Im Laufe des Beschwerdeverfahrens konnten die letzten Unklarheiten bezüglich der Erbfolge beseitigt werden. Das Gericht stellte fest, dass mit hoher Wahrscheinlichkeit alle Erben des Erblassers bekannt sind. Die Abkömmlinge des Erblassers haben bis auf wenige Ausnahmen die Erbschaft ausgeschlagen. Für die verstorbene Ehefrau konnte ebenfalls geklärt werden, dass für deren Miterbin M… Sch… eine wirksame Ausschlagungserklärung vorliegt.

Kostenentscheidung zugunsten der Gläubigerin

Trotz der Zurückweisung der Beschwerde entschied das Gericht, der Gläubigerin keine Kosten für das Beschwerdeverfahren aufzuerlegen. Diese Entscheidung begründete das Gericht damit, dass die Beschwerde nur deshalb erfolglos blieb, weil erst nach der erstinstanzlichen Entscheidung die letzten Unklarheiten bezüglich der Erbfolge geklärt werden konnten.


Die Schlüsselerkenntnisse


Das Urteil verdeutlicht, dass eine Nachlasspflegschaft nach § 1961 BGB nur bei tatsächlich unbekannten Erben oder einer rechtlich unsicheren Erbrechtslage angeordnet werden kann. Selbst bei komplexen Erbfällen ist eine Nachlasspflegschaft nicht gerechtfertigt, wenn die Erben mit hoher Wahrscheinlichkeit feststellbar sind, auch wenn dies erst im Beschwerdeverfahren gelingt. Für Nachlassgläubiger bedeutet dies, dass sie bei bekannten, aber untätigen Erben andere Wege zur Durchsetzung ihrer Ansprüche finden müssen.

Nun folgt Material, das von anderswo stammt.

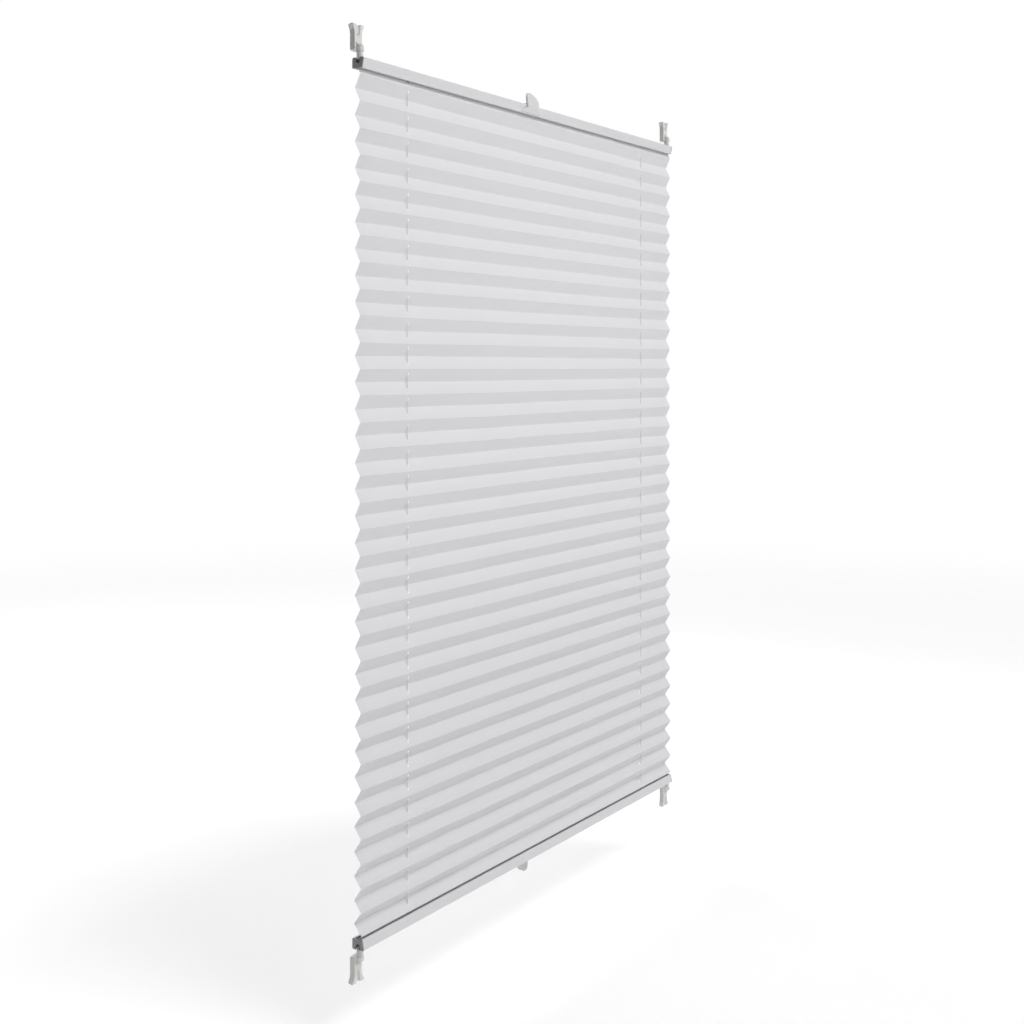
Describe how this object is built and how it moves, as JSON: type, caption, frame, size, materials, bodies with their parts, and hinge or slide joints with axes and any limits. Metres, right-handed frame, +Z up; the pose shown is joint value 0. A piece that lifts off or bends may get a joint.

Was bedeutet das Urteil für Sie?

Als Nachlassgläubiger müssen Sie bei komplexen Erbfällen besonders aufmerksam sein. Das Urteil zeigt, dass eine Nachlasspflegschaft nur bei wirklich unbekannten Erben oder rechtlich unsicherer Erbrechtslage angeordnet wird. Selbst wenn die Erbfolge kompliziert erscheint, reicht dies allein nicht aus. Sie sollten daher frühzeitig alle verfügbaren Informationen über mögliche Erben sammeln und dokumentieren. Falls die Erben bekannt, aber untätig sind, müssen Sie andere Wege zur Durchsetzung Ihrer Ansprüche finden, etwa durch direkte Kontaktaufnahme oder gerichtliche Schritte gegen die identifizierten Erben. Lassen Sie sich bei Unsicherheiten von einem Fachanwalt für Erbrecht beraten, um Ihre Interessen bestmöglich zu wahren.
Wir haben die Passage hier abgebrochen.